Given task: Copy out precisely the lines beginning at the line that contains "Write part 3" and ending at the line that contains "np.dstack([plan, height])[::-1], body)", including both.

**** Supplied entries ****

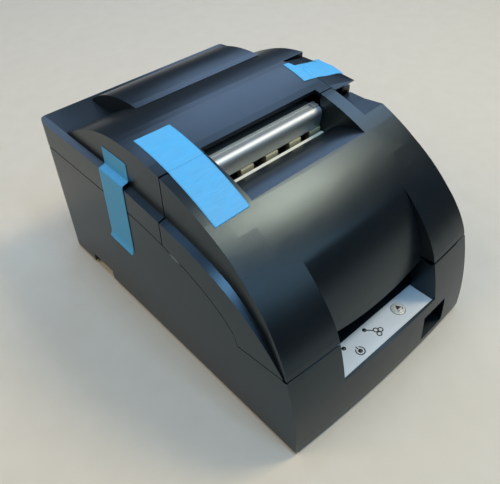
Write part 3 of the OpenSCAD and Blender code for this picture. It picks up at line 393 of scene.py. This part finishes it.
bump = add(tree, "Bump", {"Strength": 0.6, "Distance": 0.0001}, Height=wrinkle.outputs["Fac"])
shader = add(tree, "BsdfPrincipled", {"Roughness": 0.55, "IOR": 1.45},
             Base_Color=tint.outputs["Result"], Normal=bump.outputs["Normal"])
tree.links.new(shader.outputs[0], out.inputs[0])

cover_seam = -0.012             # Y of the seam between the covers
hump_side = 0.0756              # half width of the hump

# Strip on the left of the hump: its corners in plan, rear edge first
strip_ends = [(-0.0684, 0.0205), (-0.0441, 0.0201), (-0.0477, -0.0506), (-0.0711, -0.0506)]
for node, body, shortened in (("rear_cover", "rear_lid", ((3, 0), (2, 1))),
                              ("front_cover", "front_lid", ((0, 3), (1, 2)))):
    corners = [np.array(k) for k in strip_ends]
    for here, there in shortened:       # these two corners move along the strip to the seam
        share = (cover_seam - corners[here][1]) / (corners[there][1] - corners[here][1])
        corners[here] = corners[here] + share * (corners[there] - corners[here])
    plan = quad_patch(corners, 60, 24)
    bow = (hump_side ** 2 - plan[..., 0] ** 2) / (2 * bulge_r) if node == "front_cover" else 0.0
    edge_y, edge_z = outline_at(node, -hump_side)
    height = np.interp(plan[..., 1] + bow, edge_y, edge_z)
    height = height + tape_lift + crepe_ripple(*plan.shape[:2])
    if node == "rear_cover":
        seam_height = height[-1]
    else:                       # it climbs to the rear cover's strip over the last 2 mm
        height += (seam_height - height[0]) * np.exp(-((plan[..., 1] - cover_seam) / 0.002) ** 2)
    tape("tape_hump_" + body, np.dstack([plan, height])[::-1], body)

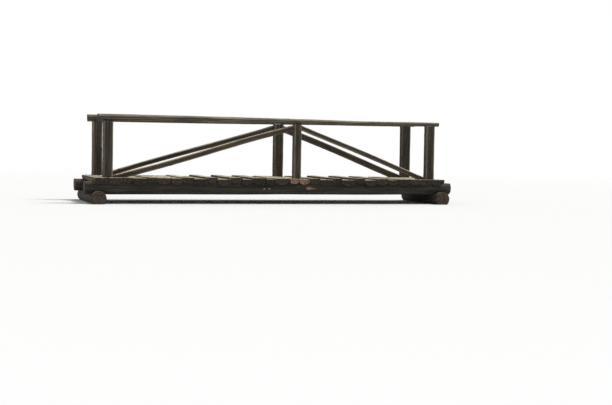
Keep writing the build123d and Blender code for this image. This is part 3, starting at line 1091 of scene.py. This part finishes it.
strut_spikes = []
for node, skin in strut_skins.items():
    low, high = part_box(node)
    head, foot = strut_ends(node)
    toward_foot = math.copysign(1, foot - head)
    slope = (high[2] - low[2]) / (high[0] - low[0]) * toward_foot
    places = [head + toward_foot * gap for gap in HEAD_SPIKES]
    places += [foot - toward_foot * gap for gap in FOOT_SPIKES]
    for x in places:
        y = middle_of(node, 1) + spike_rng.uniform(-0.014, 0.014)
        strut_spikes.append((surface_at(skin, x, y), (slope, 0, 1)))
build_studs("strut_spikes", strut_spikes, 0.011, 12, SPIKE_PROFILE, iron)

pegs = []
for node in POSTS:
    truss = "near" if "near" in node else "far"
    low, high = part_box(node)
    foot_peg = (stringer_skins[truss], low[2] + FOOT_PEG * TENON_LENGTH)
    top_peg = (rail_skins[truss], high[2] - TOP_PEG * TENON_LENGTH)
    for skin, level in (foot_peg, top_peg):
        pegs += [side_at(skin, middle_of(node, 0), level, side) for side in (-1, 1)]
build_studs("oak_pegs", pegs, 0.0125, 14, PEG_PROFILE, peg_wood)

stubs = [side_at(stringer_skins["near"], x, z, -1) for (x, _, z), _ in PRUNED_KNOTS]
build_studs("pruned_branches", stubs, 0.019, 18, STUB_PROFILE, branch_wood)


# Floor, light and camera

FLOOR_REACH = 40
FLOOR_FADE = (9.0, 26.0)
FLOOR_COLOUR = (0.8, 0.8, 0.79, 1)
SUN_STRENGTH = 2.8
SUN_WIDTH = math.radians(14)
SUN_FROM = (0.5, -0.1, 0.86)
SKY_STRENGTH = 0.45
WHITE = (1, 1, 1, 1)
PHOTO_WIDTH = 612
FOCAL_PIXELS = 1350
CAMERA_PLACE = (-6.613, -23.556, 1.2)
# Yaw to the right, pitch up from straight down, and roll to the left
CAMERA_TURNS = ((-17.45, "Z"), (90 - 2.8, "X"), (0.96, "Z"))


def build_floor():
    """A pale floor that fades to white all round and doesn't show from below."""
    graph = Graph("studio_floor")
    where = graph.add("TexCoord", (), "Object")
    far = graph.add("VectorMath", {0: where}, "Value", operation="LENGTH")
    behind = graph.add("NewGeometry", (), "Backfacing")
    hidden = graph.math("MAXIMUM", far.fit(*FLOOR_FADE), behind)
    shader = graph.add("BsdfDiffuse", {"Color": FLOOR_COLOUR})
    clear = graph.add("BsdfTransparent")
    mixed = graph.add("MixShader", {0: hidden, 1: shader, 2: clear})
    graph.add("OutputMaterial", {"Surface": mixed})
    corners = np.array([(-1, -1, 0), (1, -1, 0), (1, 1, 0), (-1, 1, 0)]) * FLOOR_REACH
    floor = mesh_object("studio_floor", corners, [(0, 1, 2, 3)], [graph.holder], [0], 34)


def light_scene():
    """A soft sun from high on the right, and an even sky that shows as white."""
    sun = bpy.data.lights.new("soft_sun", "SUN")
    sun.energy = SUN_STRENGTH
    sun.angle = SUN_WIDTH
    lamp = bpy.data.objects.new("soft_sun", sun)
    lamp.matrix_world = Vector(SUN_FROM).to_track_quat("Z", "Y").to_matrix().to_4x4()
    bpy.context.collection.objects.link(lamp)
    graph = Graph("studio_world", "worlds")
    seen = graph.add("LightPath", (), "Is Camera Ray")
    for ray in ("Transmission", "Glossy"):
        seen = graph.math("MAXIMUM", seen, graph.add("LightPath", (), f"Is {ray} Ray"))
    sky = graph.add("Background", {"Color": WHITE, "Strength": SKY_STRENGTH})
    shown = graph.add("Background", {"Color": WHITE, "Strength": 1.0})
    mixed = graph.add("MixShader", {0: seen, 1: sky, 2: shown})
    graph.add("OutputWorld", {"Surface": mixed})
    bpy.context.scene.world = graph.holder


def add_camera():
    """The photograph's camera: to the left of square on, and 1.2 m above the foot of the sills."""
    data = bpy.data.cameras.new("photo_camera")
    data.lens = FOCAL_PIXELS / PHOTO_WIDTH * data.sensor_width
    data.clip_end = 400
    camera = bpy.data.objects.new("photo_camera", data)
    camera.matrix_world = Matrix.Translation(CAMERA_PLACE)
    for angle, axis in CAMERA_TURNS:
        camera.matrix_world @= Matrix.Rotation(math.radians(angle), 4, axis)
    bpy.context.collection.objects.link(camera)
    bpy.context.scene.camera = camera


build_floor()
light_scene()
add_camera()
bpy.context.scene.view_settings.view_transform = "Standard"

****
**** Supplied entries ****

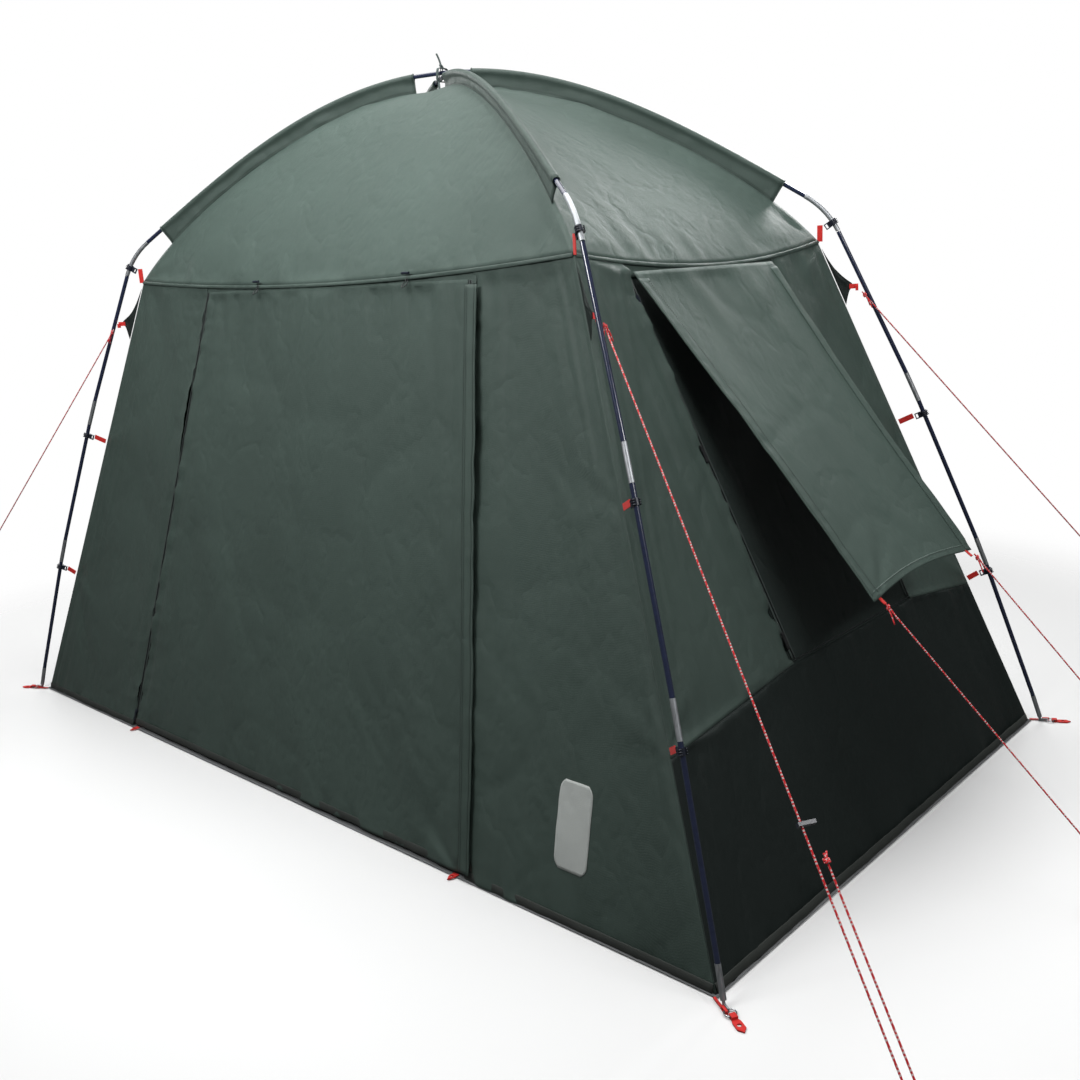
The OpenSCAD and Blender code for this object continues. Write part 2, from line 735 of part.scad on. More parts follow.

****

Exercise result:
Write part 3 of the OpenSCAD and Blender code for this picture. It picks up at line 393 of scene.py. This part finishes it.
bump = add(tree, "Bump", {"Strength": 0.6, "Distance": 0.0001}, Height=wrinkle.outputs["Fac"])
shader = add(tree, "BsdfPrincipled", {"Roughness": 0.55, "IOR": 1.45},
             Base_Color=tint.outputs["Result"], Normal=bump.outputs["Normal"])
tree.links.new(shader.outputs[0], out.inputs[0])

cover_seam = -0.012             # Y of the seam between the covers
hump_side = 0.0756              # half width of the hump

# Strip on the left of the hump: its corners in plan, rear edge first
strip_ends = [(-0.0684, 0.0205), (-0.0441, 0.0201), (-0.0477, -0.0506), (-0.0711, -0.0506)]
for node, body, shortened in (("rear_cover", "rear_lid", ((3, 0), (2, 1))),
                              ("front_cover", "front_lid", ((0, 3), (1, 2)))):
    corners = [np.array(k) for k in strip_ends]
    for here, there in shortened:       # these two corners move along the strip to the seam
        share = (cover_seam - corners[here][1]) / (corners[there][1] - corners[here][1])
        corners[here] = corners[here] + share * (corners[there] - corners[here])
    plan = quad_patch(corners, 60, 24)
    bow = (hump_side ** 2 - plan[..., 0] ** 2) / (2 * bulge_r) if node == "front_cover" else 0.0
    edge_y, edge_z = outline_at(node, -hump_side)
    height = np.interp(plan[..., 1] + bow, edge_y, edge_z)
    height = height + tape_lift + crepe_ripple(*plan.shape[:2])
    if node == "rear_cover":
        seam_height = height[-1]
    else:                       # it climbs to the rear cover's strip over the last 2 mm
        height += (seam_height - height[0]) * np.exp(-((plan[..., 1] - cover_seam) / 0.002) ** 2)
    tape("tape_hump_" + body, np.dstack([plan, height])[::-1], body)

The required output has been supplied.